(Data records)
/---

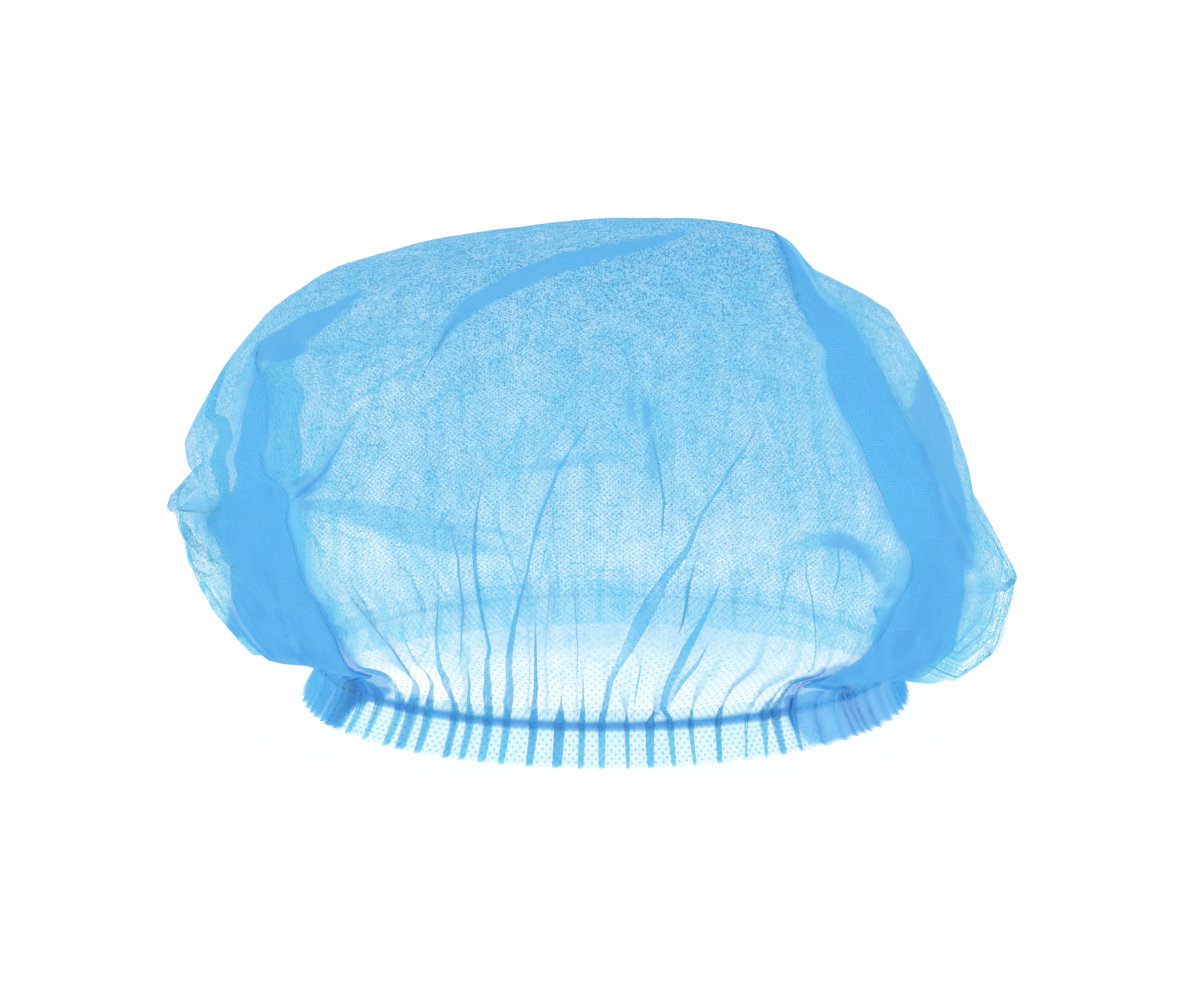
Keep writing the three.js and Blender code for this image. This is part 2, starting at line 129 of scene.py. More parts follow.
# Finer folds: name, own, width in millimetres, lap as a share of the width, height, path
fineLaps = [
    ("leftDart", -42, 7, 0.42, 0.8,
     [(0, -44.6, 0), (2, -43.5, 0), (4, -42, 0), (6.5, -46, 0), (7, -44, 1), (7.5, -39.5, 1),
      (8, -37.2, 0.8), (8.5, -36.2, 0.5), (9, -36, 0)]),
    ("leftSlant", -37.5, 7, 0.42, 0.9,
     [(0, -40, 0), (1.1, -40, 0), (1.6, -38, 1), (2.8, -32.8, 1), (3.3, -32.8, 0.9), (4.4, -36.3, 0.7),
      (5.2, -38.5, 0)]),
    ("leftSlantBeside", -34, 3.2, 0.38, 0.5,
     [(0, -36, 0), (1.1, -36, 0), (1.4, -34.8, 1), (2.6, -30.3, 1), (3.5, -30, 0.8), (4.4, -30.6, 0)]),
    ("leftThin", -31.5, 3.2, 0.38, 0.5,
     [(0, -33, 0), (1.1, -33, 0), (1.4, -32.6, 1), (3, -26.8, 0.9), (4.3, -23.2, 0.8), (5.1, -22, 0.7),
      (6.2, -21.8, 0)]),
    ("leftShort", -29.5, 3, 0.36, 0.5,
     [(6.4, -22.5, 0), (7, -22.8, 0.9), (8, -23.8, 0.7), (8.5, -24, 0)]),
    ("leftUpright", -27.5, 4.6, 0.37, 0.6,
     [(0, -29, 0), (1.1, -29, 0), (1.7, -28, 1), (3.2, -22.2, 0.9), (4, -20, 1), (5.1, -19.2, 0.9),
      (6.2, -19.8, 0.6), (7.3, -20, 0)]),
    ("middleUpright", -22.5, 4.4, 0.37, 0.6,
     [(0, -23.5, 0), (1.1, -23.5, 0), (1.9, -22.4, 0.9), (3.2, -17.6, 0.8), (4, -17.4, 0.9), (5, -17, 1),
      (6, -16.2, 0.9), (7, -16, 0.7), (8, -15, 0)]),
    ("longSlant", -17.3, 5.4, 0.39, 0.7,
     [(0, -18.5, 0), (1.1, -18.5, 0), (1.7, -17.8, 1), (3, -14.5, 1), (3.8, -12.6, 0.9), (4.7, -10.2, 0.7),
      (5.9, -8.2, 0.85), (7.2, -6, 0.8), (8.2, -2.5, 0.7), (8.8, -1, 0)]),
    ("longSlantBeside", -15, 4.4, 0.38, 0.6,
     [(0, -16, 0), (1.1, -16, 0), (1.7, -15.4, 1), (2.9, -12, 0.9), (3.5, -11.4, 0.6), (4.1, -11, 0)]),
    ("thinLeftOfMiddle", -10.4, 3.2, 0.36, 0.5,
     [(0, -11, 0), (1.1, -11, 0), (1.8, -10.2, 1), (3.3, -8.4, 0.9), (4.4, -7.2, 0.9), (5.2, -6.8, 0)]),
    ("thinMiddle", -5.5, 3.2, 0.36, 0.5,
     [(0, -6, 0), (1.1, -6, 0), (1.8, -5.4, 1), (3.1, -4, 0.9), (4.2, -4, 0.8), (5, -4.8, 0)]),
    ("upperMiddle", -2, 3.6, 0.38, 0.5,
     [(5.2, 7.6, 0), (5.7, 8, 0.8), (6.4, 8.6, 1), (7.4, 8, 0.8), (8.4, 7, 0)]),
    ("broadSlant", 1, 13, 0.44, 1.3,
     [(0, 0.5, 0), (1.1, 0.5, 0), (2.35, 1.2, 0.5), (3.1, 3.4, 0.72), (3.66, 5, 0.86), (4.2, 6.6, 0.84),
      (4.6, 7.8, 0.68), (5.39, 11.5, 0.56), (6.23, 14.5, 0.5), (7.26, 19, 0.5), (8.1, 24, 0.46),
      (8.7, 27.5, 0)]),
    ("shortRight", 5.8, 3, 0.36, 0.5,
     [(0, 6.4, 0), (1.1, 6.4, 0), (1.8, 6, 1), (2.9, 5.8, 0.7), (3.3, 6, 0)]),
    ("thinRight", 8.4, 3, 0.36, 0.5,
     [(3, 10, 0), (3.8, 11, 0.9), (4.6, 11.2, 0.9), (5.4, 12.8, 0)]),
    ("rightSlant", 11, 7.5, 0.42, 1.0,
     [(0, 11.5, 0), (1.1, 11.5, 0), (1.4, 11, 1), (2.4, 11.2, 1), (3.2, 12.2, 1), (3.7, 13.5, 0.75),
      (4.5, 15.2, 0.55), (5, 16, 0)]),
    ("rightSlantBeside", 13.6, 3.2, 0.38, 0.5,
     [(1.6, 13.2, 0.5), (2.4, 13.7, 1), (2.9, 14.6, 0.9), (3.8, 16, 0)]),
    ("swirlOuter", 29, 3.2, 0.36, 0.4,
     [(2.3, 34, 0), (2.9, 33.6, 0.7), (4.3, 29.5, 0.8), (4.9, 27.6, 0.8), (5.4, 28, 0.6), (5.7, 30, 0)]),
    ("swirlMiddle", 33.5, 4, 0.36, 0.5,
     [(4.3, 32, 0), (4.7, 32, 0.6), (5.2, 33, 0.8), (5.6, 34, 0.6), (5.8, 35, 0)]),
    ("swirlInner", 37, 4, 0.36, 0.5,
     [(4.4, 37, 0), (4.8, 36.4, 0.6), (5.2, 36.6, 0.8), (5.5, 37, 0.6), (5.7, 38, 0)]),
    ("topTail", -32.8, 4, 0.36, 0.5,
     [(8.9, -28.4, 0), (9.44, -28, 0.8), (9.9, -27.8, 0.9), (10.5, -28, 0.8), (11.1, -28, 0)]),
    ("leftEarRib", -79, 14, 0.16, 1.1,
     [(0, -76, 0), (1.1, -76, 0.3), (2.2, -77, 1), (3.6, -77, 1), (4.6, -79, 0.4), (5.6, -82, 0)]),
    ("leftEarBack", -98, 10, 0.43, 1.3,
     [(0, -96, 0), (4.8, -108, 0), (5.3, -112, 0.8), (5.7, -113, 1), (6.5, -111.5, 1), (7.6, -110.7, 1),
      (8.6, -101, 0.9), (9.1, -97, 0)]),
    ("rightEarRib", 77, 13, 0.14, 0.9,
     [(0, 75, 0), (1.1, 75, 0.3), (2.2, 76, 1), (3.4, 76, 1), (4.3, 79, 0.5), (5.2, 82, 0)]),
    ("rightEarBack", 97, 8, 0.2, 0.8,
     [(0, 92, 0), (1.1, 92, 0.3), (2.2, 94, 0.7), (4, 97, 0.5), (5.6, 98, 0)]),
    ("backUpright", 168, 5, 0.38, 0.6,
     [(0, 168, 0), (1.1, 168, 0.3), (1.7, 168, 0.5), (5, 170, 0.4), (8.2, 172, 0)]),
]

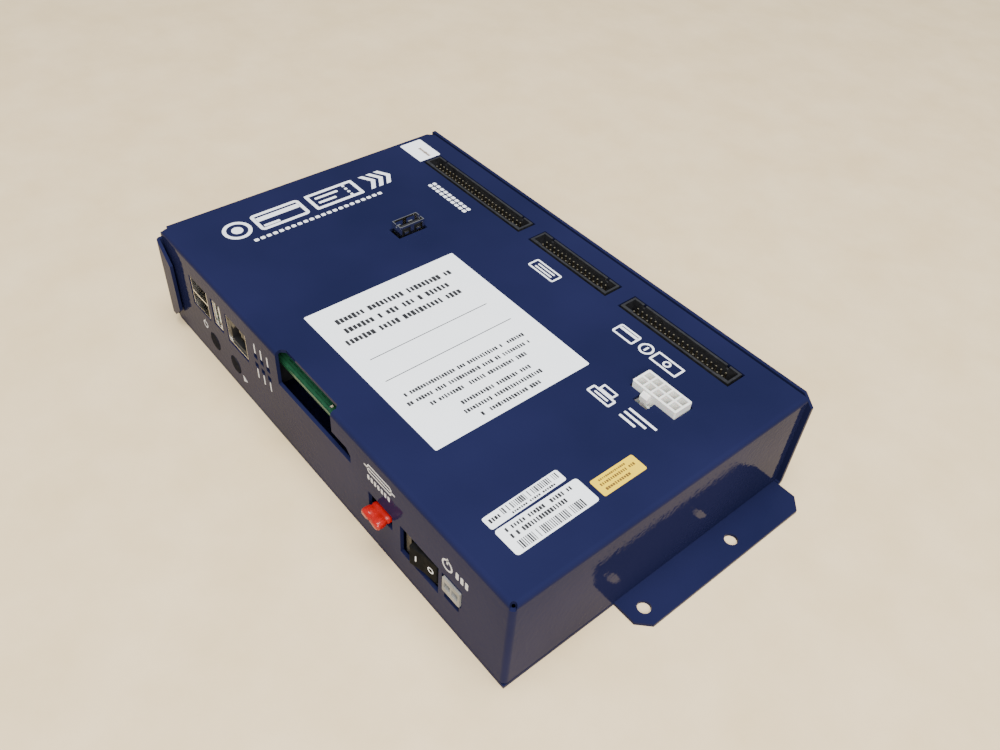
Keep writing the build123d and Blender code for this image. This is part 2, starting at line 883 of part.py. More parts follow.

\---

• _TASK DESCRIPTION_:
Extract all the entries word for word.

• _TASK SOLUTION_:
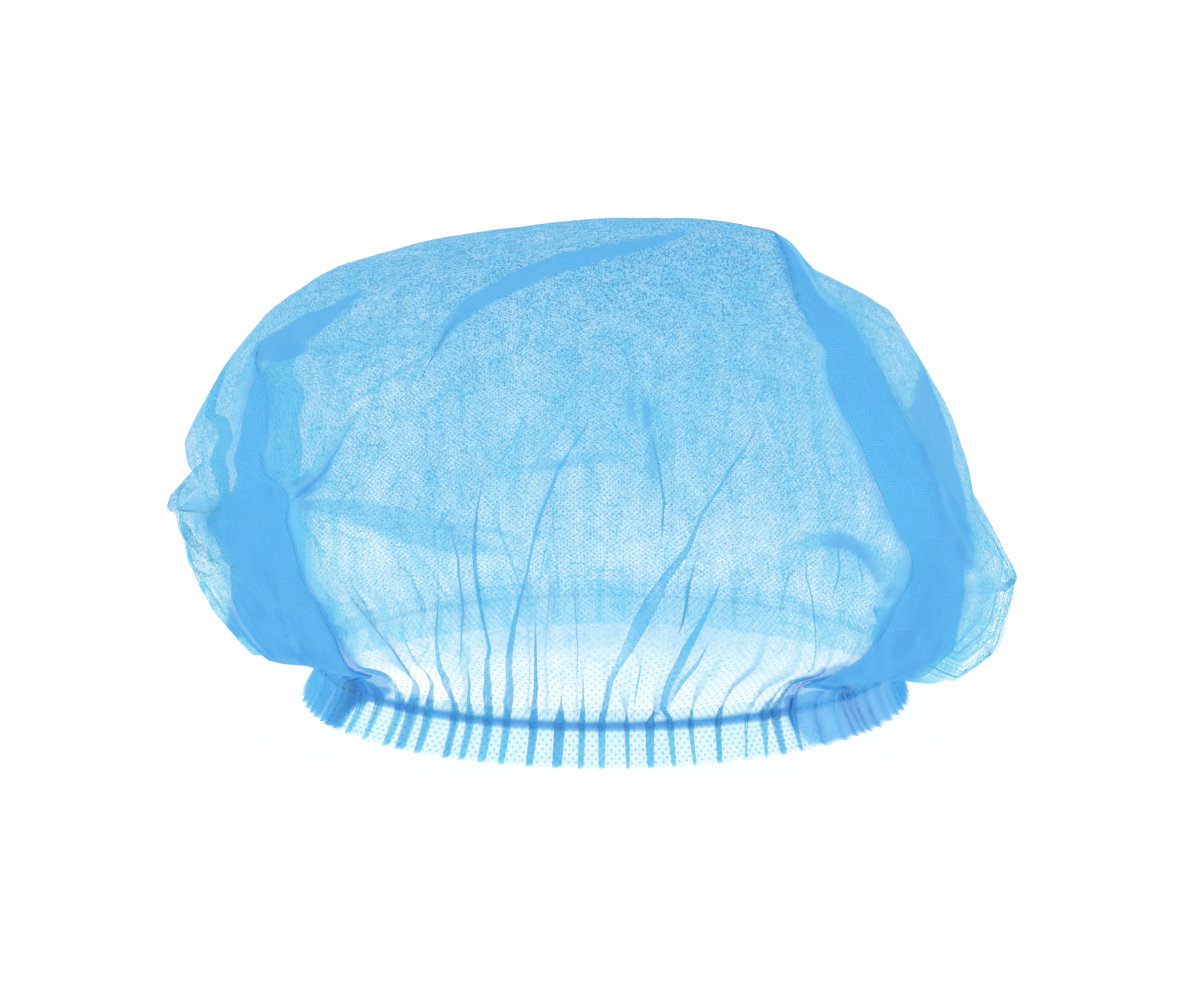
Keep writing the three.js and Blender code for this image. This is part 2, starting at line 129 of scene.py. More parts follow.
# Finer folds: name, own, width in millimetres, lap as a share of the width, height, path
fineLaps = [
    ("leftDart", -42, 7, 0.42, 0.8,
     [(0, -44.6, 0), (2, -43.5, 0), (4, -42, 0), (6.5, -46, 0), (7, -44, 1), (7.5, -39.5, 1),
      (8, -37.2, 0.8), (8.5, -36.2, 0.5), (9, -36, 0)]),
    ("leftSlant", -37.5, 7, 0.42, 0.9,
     [(0, -40, 0), (1.1, -40, 0), (1.6, -38, 1), (2.8, -32.8, 1), (3.3, -32.8, 0.9), (4.4, -36.3, 0.7),
      (5.2, -38.5, 0)]),
    ("leftSlantBeside", -34, 3.2, 0.38, 0.5,
     [(0, -36, 0), (1.1, -36, 0), (1.4, -34.8, 1), (2.6, -30.3, 1), (3.5, -30, 0.8), (4.4, -30.6, 0)]),
    ("leftThin", -31.5, 3.2, 0.38, 0.5,
     [(0, -33, 0), (1.1, -33, 0), (1.4, -32.6, 1), (3, -26.8, 0.9), (4.3, -23.2, 0.8), (5.1, -22, 0.7),
      (6.2, -21.8, 0)]),
    ("leftShort", -29.5, 3, 0.36, 0.5,
     [(6.4, -22.5, 0), (7, -22.8, 0.9), (8, -23.8, 0.7), (8.5, -24, 0)]),
    ("leftUpright", -27.5, 4.6, 0.37, 0.6,
     [(0, -29, 0), (1.1, -29, 0), (1.7, -28, 1), (3.2, -22.2, 0.9), (4, -20, 1), (5.1, -19.2, 0.9),
      (6.2, -19.8, 0.6), (7.3, -20, 0)]),
    ("middleUpright", -22.5, 4.4, 0.37, 0.6,
     [(0, -23.5, 0), (1.1, -23.5, 0), (1.9, -22.4, 0.9), (3.2, -17.6, 0.8), (4, -17.4, 0.9), (5, -17, 1),
      (6, -16.2, 0.9), (7, -16, 0.7), (8, -15, 0)]),
    ("longSlant", -17.3, 5.4, 0.39, 0.7,
     [(0, -18.5, 0), (1.1, -18.5, 0), (1.7, -17.8, 1), (3, -14.5, 1), (3.8, -12.6, 0.9), (4.7, -10.2, 0.7),
      (5.9, -8.2, 0.85), (7.2, -6, 0.8), (8.2, -2.5, 0.7), (8.8, -1, 0)]),
    ("longSlantBeside", -15, 4.4, 0.38, 0.6,
     [(0, -16, 0), (1.1, -16, 0), (1.7, -15.4, 1), (2.9, -12, 0.9), (3.5, -11.4, 0.6), (4.1, -11, 0)]),
    ("thinLeftOfMiddle", -10.4, 3.2, 0.36, 0.5,
     [(0, -11, 0), (1.1, -11, 0), (1.8, -10.2, 1), (3.3, -8.4, 0.9), (4.4, -7.2, 0.9), (5.2, -6.8, 0)]),
    ("thinMiddle", -5.5, 3.2, 0.36, 0.5,
     [(0, -6, 0), (1.1, -6, 0), (1.8, -5.4, 1), (3.1, -4, 0.9), (4.2, -4, 0.8), (5, -4.8, 0)]),
    ("upperMiddle", -2, 3.6, 0.38, 0.5,
     [(5.2, 7.6, 0), (5.7, 8, 0.8), (6.4, 8.6, 1), (7.4, 8, 0.8), (8.4, 7, 0)]),
    ("broadSlant", 1, 13, 0.44, 1.3,
     [(0, 0.5, 0), (1.1, 0.5, 0), (2.35, 1.2, 0.5), (3.1, 3.4, 0.72), (3.66, 5, 0.86), (4.2, 6.6, 0.84),
      (4.6, 7.8, 0.68), (5.39, 11.5, 0.56), (6.23, 14.5, 0.5), (7.26, 19, 0.5), (8.1, 24, 0.46),
      (8.7, 27.5, 0)]),
    ("shortRight", 5.8, 3, 0.36, 0.5,
     [(0, 6.4, 0), (1.1, 6.4, 0), (1.8, 6, 1), (2.9, 5.8, 0.7), (3.3, 6, 0)]),
    ("thinRight", 8.4, 3, 0.36, 0.5,
     [(3, 10, 0), (3.8, 11, 0.9), (4.6, 11.2, 0.9), (5.4, 12.8, 0)]),
    ("rightSlant", 11, 7.5, 0.42, 1.0,
     [(0, 11.5, 0), (1.1, 11.5, 0), (1.4, 11, 1), (2.4, 11.2, 1), (3.2, 12.2, 1), (3.7, 13.5, 0.75),
      (4.5, 15.2, 0.55), (5, 16, 0)]),
    ("rightSlantBeside", 13.6, 3.2, 0.38, 0.5,
     [(1.6, 13.2, 0.5), (2.4, 13.7, 1), (2.9, 14.6, 0.9), (3.8, 16, 0)]),
    ("swirlOuter", 29, 3.2, 0.36, 0.4,
     [(2.3, 34, 0), (2.9, 33.6, 0.7), (4.3, 29.5, 0.8), (4.9, 27.6, 0.8), (5.4, 28, 0.6), (5.7, 30, 0)]),
    ("swirlMiddle", 33.5, 4, 0.36, 0.5,
     [(4.3, 32, 0), (4.7, 32, 0.6), (5.2, 33, 0.8), (5.6, 34, 0.6), (5.8, 35, 0)]),
    ("swirlInner", 37, 4, 0.36, 0.5,
     [(4.4, 37, 0), (4.8, 36.4, 0.6), (5.2, 36.6, 0.8), (5.5, 37, 0.6), (5.7, 38, 0)]),
    ("topTail", -32.8, 4, 0.36, 0.5,
     [(8.9, -28.4, 0), (9.44, -28, 0.8), (9.9, -27.8, 0.9), (10.5, -28, 0.8), (11.1, -28, 0)]),
    ("leftEarRib", -79, 14, 0.16, 1.1,
     [(0, -76, 0), (1.1, -76, 0.3), (2.2, -77, 1), (3.6, -77, 1), (4.6, -79, 0.4), (5.6, -82, 0)]),
    ("leftEarBack", -98, 10, 0.43, 1.3,
     [(0, -96, 0), (4.8, -108, 0), (5.3, -112, 0.8), (5.7, -113, 1), (6.5, -111.5, 1), (7.6, -110.7, 1),
      (8.6, -101, 0.9), (9.1, -97, 0)]),
    ("rightEarRib", 77, 13, 0.14, 0.9,
     [(0, 75, 0), (1.1, 75, 0.3), (2.2, 76, 1), (3.4, 76, 1), (4.3, 79, 0.5), (5.2, 82, 0)]),
    ("rightEarBack", 97, 8, 0.2, 0.8,
     [(0, 92, 0), (1.1, 92, 0.3), (2.2, 94, 0.7), (4, 97, 0.5), (5.6, 98, 0)]),
    ("backUpright", 168, 5, 0.38, 0.6,
     [(0, 168, 0), (1.1, 168, 0.3), (1.7, 168, 0.5), (5, 170, 0.4), (8.2, 172, 0)]),
]

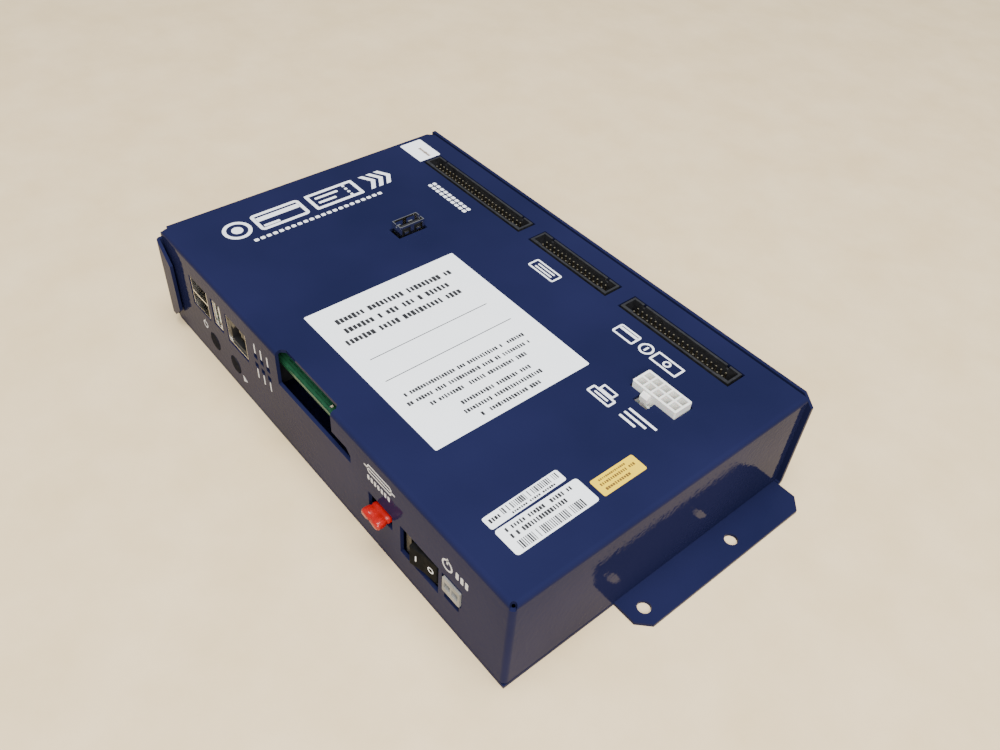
Keep writing the build123d and Blender code for this image. This is part 2, starting at line 883 of part.py. More parts follow.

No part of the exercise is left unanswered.